US pondering how to restore peace
Trump says governors should 'dominate' streets amid protests
At 6:44 on Monday evening, about a quarter-hour before a curfew took effect in Washington, DC, two open-air events were being held simultaneously several hundred meters apart.
Speaking from the White House Rose Garden, United States President Donald Trump said the looting and violent protests following the death of George Floyd on May 25 were "acts of domestic terror". The unarmed Minneapolis black man died after a white policeman knelt on his neck for 8 minutes and 46 seconds, though Floyd cried out that he couldn't breathe before he stopped moving.
Meanwhile, to prepare for the president's speech and one of his evening events, police under federal command were firing tear gas to disperse hundreds of peaceful protesters who had gathered in Lafayette Park directly north of the White House as protesters shouted "Hands up! Don't shoot!" and "Black lives matter". The sound of tear gas canisters exploding could be heard as Trump was speaking.
The scenes lay bare how the specter of racism, heightened by incidents of police brutality, is roiling the country, with a president intent on quickly solving a problem by bellicose rhetoric and aggressive actions, an approach that seems only to have added fuel to the fire.

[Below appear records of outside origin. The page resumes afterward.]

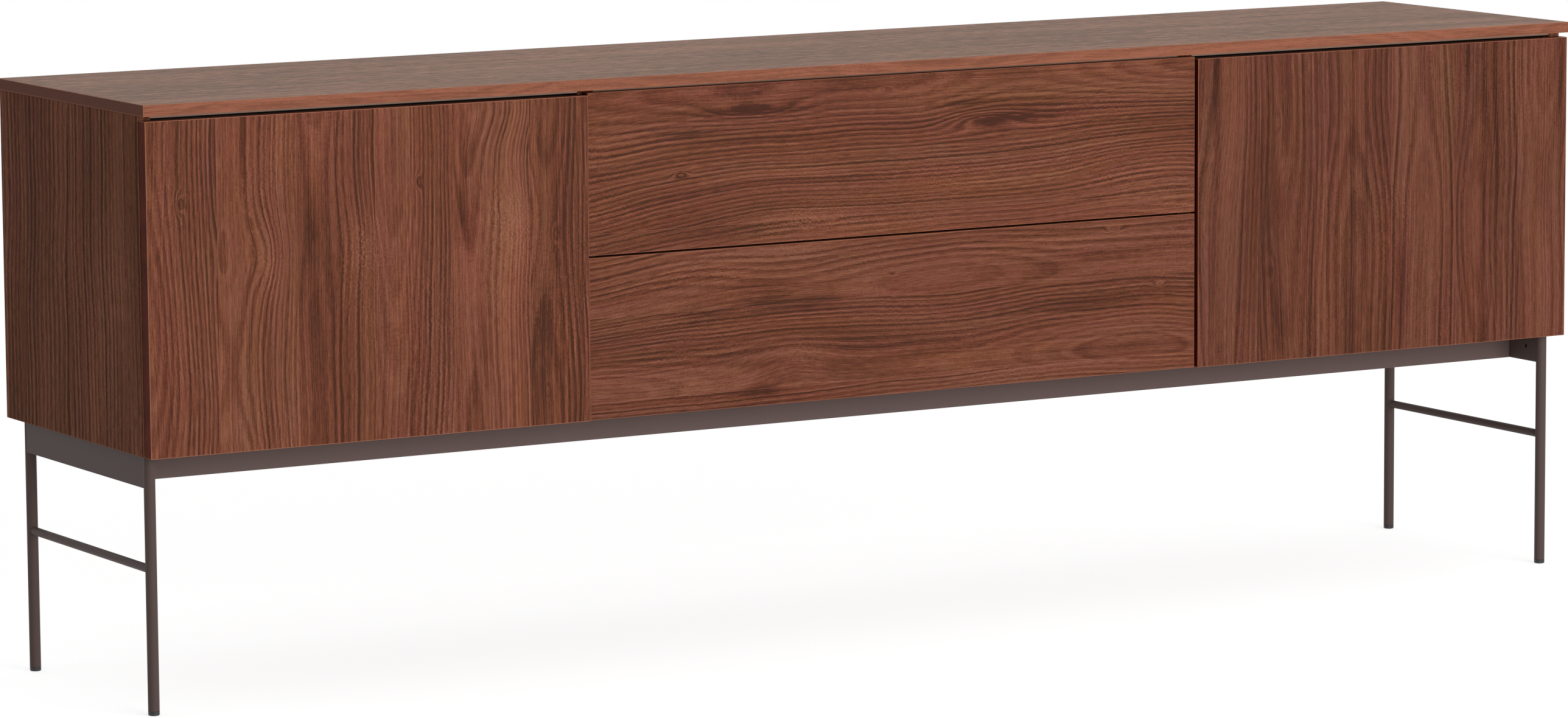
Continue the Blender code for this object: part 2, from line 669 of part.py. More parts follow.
def turned(name, profile, centre, finish):
    """A solid of revolution about Z from a profile of radius and height, top to bottom."""
    bm = bmesh.new()
    points = [bm.verts.new((radius, 0, z)) for radius, z in profile]
    for pair in zip(points, points[1:]):
        bm.edges.new(pair)
    made = place(name, mesh_from(bm, name), centre, finish)
    lathe = made.modifiers.new("turned", "SCREW")
    lathe.steps = ROUND_SEGMENTS
    lathe.render_steps = ROUND_SEGMENTS
    lathe.use_merge_vertices = True
    lathe.merge_threshold = 0.00001
    return made


clear_scene()
sideboard = new_collection("low sideboard")
guides = new_collection("guides")

walnut = principled("walnut veneer", (0.20, 0.070, 0.042), 0.45)
taupe = principled("taupe lacquer", (0.20, 0.155, 0.13), 0.5)
steel = principled("bronze powder coat", (0.085, 0.062, 0.054), 0.5)
zinc = principled("zinc plate", (0.55, 0.55, 0.55), 0.35, 0.9)
black_plastic = principled("black plastic", (0.012, 0.010, 0.010), 0.5)
grey_plastic = principled("grey plastic", (0.30, 0.30, 0.30), 0.5)

top_panel()
side_panels(back_panel())
bottom_panel()
dividers()
top_rails()
shelves()
doors()
push_latches()
drawers()
side_frames()
base_rails()
glides()
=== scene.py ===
"""Looks for the low sideboard: walnut veneer, coated steel, small fittings, floor, light and camera."""

import math

import bmesh
import bpy
import numpy as np
from bpy.props import FloatProperty, FloatVectorProperty, PointerProperty
from bpy.types import Operator, Panel, PropertyGroup
from mathutils import Matrix, Vector


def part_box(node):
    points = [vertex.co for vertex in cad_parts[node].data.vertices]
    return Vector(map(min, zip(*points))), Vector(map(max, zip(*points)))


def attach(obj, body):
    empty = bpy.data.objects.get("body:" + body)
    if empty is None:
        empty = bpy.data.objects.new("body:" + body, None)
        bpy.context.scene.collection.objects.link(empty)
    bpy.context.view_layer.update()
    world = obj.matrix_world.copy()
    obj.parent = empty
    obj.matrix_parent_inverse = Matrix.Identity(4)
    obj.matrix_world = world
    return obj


bl_info = {
    "name": "Low sideboard",
    "version": (1, 0, 0),
    "blender": (4, 5, 0),
    "location": "3D view > Sidebar > Sideboard",
    "description": "Finishes and small fittings for a long low sideboard, with its studio",
    "category": "Object",
}

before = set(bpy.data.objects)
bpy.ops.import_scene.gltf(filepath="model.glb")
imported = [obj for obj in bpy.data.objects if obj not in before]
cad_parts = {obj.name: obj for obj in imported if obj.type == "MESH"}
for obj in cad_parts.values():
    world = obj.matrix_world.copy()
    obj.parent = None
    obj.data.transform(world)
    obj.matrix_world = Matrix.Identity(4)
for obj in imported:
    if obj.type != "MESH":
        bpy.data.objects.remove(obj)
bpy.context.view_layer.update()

SIDES = {"left": -1.0, "right": 1.0}
LEVELS = ("lower", "upper")
CABINET = "cabinet"

FLOAT = "NodeSocketFloat"
VECTOR = "NodeSocketVector"
WHITE = (1.0, 1.0, 1.0, 1.0)

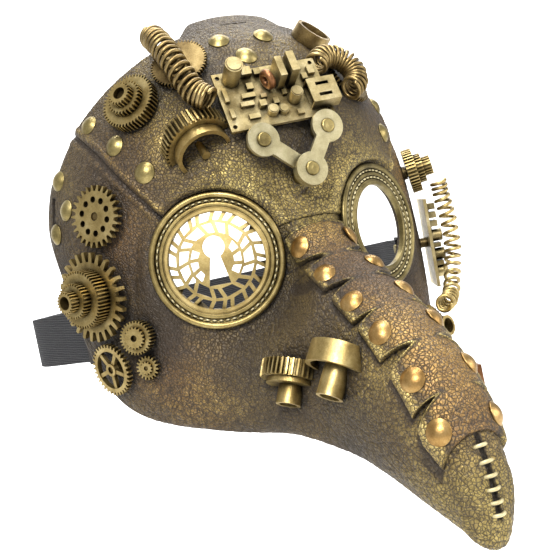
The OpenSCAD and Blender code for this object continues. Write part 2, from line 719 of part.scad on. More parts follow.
module band_studs() {
    color("gold") for (side = [-1, 1], z = [-8, 8]) band_end(side)
        translate([side > 0 ? -1.6 : 1.6, -3, z]) rotate([0, side * 90, 0]) {
            cylinder(r = 1.2, h = 5.4);
            translate([0, 0, -0.8]) cylinder(r = 2.6, h = 0.8);
        }
}

mask_shell();
forehead_panel();
beak_strip();
beak_rivets();
beak_tip_stitches();
forehead_rivets();
temple_rivets();
right_eye_bezel();
right_eye_lens();
left_eye_bezel();
brow_spring();
brow_flat_gear();
brow_step_gear();
brow_cup_gear();
brow_cup_collar();
circuit_board();
board_capacitors();
board_chips();
board_inductor();
usb_sockets();
curl_spring();
curl_flat_gear();
curl_cup();
chain_link_long();
chain_link_short();
chain_pins();
ten_hole_gear();
star_gear();
small_gear();
tiny_gear();
spoke_gear();
cheek_ring_gear();
cheek_tube();
cheek_drum();
far_step_gear();
far_board();
far_board_parts();
hose_spring();
hose_gear();
hose_tube();
beak_clip();
gear_posts();
trim_pegs();
elastic_band();
band_patches();
band_studs();
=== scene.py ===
"""Builds the looks of the plague doctor mask round its CAD frame: crackled gold skin, real coils,
stitched eye rings, ribbed elastic and gold trim with painted shade in its recesses. Lengths are in
millimetres until a mesh is made."""
import math

import bpy
import numpy as np
from mathutils import Matrix, Vector


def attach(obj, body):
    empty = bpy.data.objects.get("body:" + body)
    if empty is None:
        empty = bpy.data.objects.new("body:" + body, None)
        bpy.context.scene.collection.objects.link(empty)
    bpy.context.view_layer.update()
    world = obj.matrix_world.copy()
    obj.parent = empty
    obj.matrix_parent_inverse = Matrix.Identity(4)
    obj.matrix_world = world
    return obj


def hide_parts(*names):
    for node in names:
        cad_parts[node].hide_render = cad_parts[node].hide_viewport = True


MM = 0.001
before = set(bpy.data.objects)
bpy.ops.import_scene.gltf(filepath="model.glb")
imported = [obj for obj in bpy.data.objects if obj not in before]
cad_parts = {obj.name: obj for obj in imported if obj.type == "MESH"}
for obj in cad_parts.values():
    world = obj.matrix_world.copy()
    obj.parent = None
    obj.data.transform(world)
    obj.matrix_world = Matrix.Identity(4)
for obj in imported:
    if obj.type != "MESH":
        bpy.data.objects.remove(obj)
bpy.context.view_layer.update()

# ---------------------------------------------------------------- the shell's shape, as in the CAD
SECTIONS = np.array([
    [37, 98, 3, -83, 96, 79, 2.0, 4.4],
    [20, 84, 0, -85, 92, 61, 2.0, 3.8],
    [5, 62, -6, -87, 84, 43, 2.1, 3.2],
    [-2, 38, -15, -88, 70, 28, 2.2, 2.8],
    [-2, 12, -26, -90, 53, 12, 2.2, 2.6],
    [-17, -10, -40, -94, 39, -8, 2.2, 2.5],
    [-42, -24, -54, -99, 29, -30, 2.2, 2.4],
    [-70, -40, -68, -105, 23, -56, 2.2, 2.3],
    [-92, -62, -82, -112, 18, -82, 2.2, 2.2],
    [-103, -89, -93, -117, 12, -99, 2.2, 2.2]], float)
LAST = len(SECTIONS) - 1
BEAK_TIP = np.array([0.0, -104.0, -118.0])
TIP_TAPER = 0.35
EYE = np.array([41.0, 11.0, -7.5])
EYE_TURN, EYE_LIFT = math.radians(27), math.radians(3)
EYE_DIR = np.array([math.sin(EYE_TURN) * math.cos(EYE_LIFT), -math.cos(EYE_TURN) * math.cos(EYE_LIFT),
                    math.sin(EYE_LIFT)])
SEAT_R, SEAT_BLEND = 31.0, (6.0, 11.0)
WALL, PANEL_T, PANEL_GAP, STRIP_T, STRIP_GAP = 2.4, 1.2, 0.05, 1.5, 0.45
BEZEL_R, LENS_R, EYE_HOLE_R = 30.0, 23.4, 19.5


def smooth(u):
    c = np.clip(u, 0, 1)
    return c * c * (3 - 2 * c)


def spow(v, e):
    return np.sign(v) * np.abs(v) ** e


def unit(v):
    return v / np.maximum(np.linalg.norm(v, axis=-1, keepdims=True), 1e-12)


def through(rows, t):
    """A smooth curve through rows of numbers, at stations t, straight beyond the first row."""
    rows, t = np.asarray(rows, float), np.asarray(t, float)
    n = len(rows) - 1
    c = np.minimum(t, n)
    i = np.clip(np.floor(c), 0, n - 1).astype(int)
    u = (c - i)[..., None]
    b, d = rows[i], rows[i + 1]
    a = np.where((i > 0)[..., None], rows[np.maximum(i - 1, 0)], 2 * b - d)
    e = np.where((i + 2 <= n)[..., None], rows[np.minimum(i + 2, n)], 2 * d - b)
    curve = 0.5 * (2 * b + (d - a) * u + (2 * a - 5 * b + 4 * d - e) * u ** 2
                   + (3 * b - a - 3 * d + e) * u ** 3)
    return np.where((c < 0)[..., None], b + (d - b) * u, curve)


def raw_skin(t, a):
    t, a = np.broadcast_arrays(np.asarray(t, float), np.radians(np.asarray(a, float)))
    s = through(SECTIONS, t)
    u = np.maximum(0, t - LAST)
    q = np.sqrt(np.maximum(0, 1 - u * u)) * (1 - TIP_TAPER * u)
    w = np.where(t < 0, s[..., 4] + (SECTIONS[1, 4] - SECTIONS[0, 4]) * t * -0.7, s[..., 4])
    n = s[..., 6] + (s[..., 7] - s[..., 6]) * smooth((0.25 - np.sin(a)) / 1.05)
    cx, v = spow(np.cos(a), 2 / n), spow(np.sin(a), 2 / n)
    my, mz = (s[..., 0] + s[..., 2]) / 2, (s[..., 1] + s[..., 3]) / 2
    c = np.stack([0 * my, my, mz], -1) * (1 - u)[..., None] + BEAK_TIP * u[..., None]
    off = np.stack([w * cx, v * (s[..., 0] - s[..., 2]) / 2 + (s[..., 5] - my) * cx * cx,
                    v * (s[..., 1] - s[..., 3]) / 2], -1)
    return c + q[..., None] * off


def eye_space(p):
    """Distance along and round the axis of the nearer eye, and the part of the offset across that axis."""
    q = np.stack([np.abs(p[..., 0]), p[..., 1], p[..., 2]], -1) - EYE
    d = q @ EYE_DIR
    r = q - d[..., None] * EYE_DIR
    return d, np.linalg.norm(r, axis=-1), r, q


def skin(t, a):
    p = raw_skin(t, a)
    d, reach, r, q = eye_space(p)
    wide = SEAT_BLEND[0] + SEAT_BLEND[1] * smooth(0.2 - 1.2 * r[..., 2] / np.maximum(reach, 1))
    b = 1 - smooth((reach - SEAT_R) / wide)
    m = q - (b * d)[..., None] * EYE_DIR + EYE
    m[..., 0] *= np.where(p[..., 0] < 0, -1, 1)
    return m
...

Seven straight days of demonstrations, which in many cases escalated into looting, arson and vandalism, have swept the country since a video went viral of Floyd being held to the ground by a police officer kneeling on his neck on May 25.
Trump said he would mobilize "all available federal resources, civilian and military" to quell the protests, declaring himself the "president of law and order". Earlier in the day, during a teleconference, he told governors that "most of you are weak "and he urged governors nationwide to "dominate" the streets.
The Pentagon on Monday ordered an active-duty battalion of military police soldiers from Fort Bragg, North Carolina, to deploy to the Washington, DC, area as the city braces for more violent demonstrations.
At least 26 states and the District of Columbia had activated 17,000 National Guard troops to assist local authorities in curbing civil unrest by Monday. More than 40 cities issued curfews, according to US media reports.
Many quarters of the nation's capital, which had just started to ease its "stay-at-home" restrictions on Friday, seemed to have been plunged into another "lockdown" on Monday.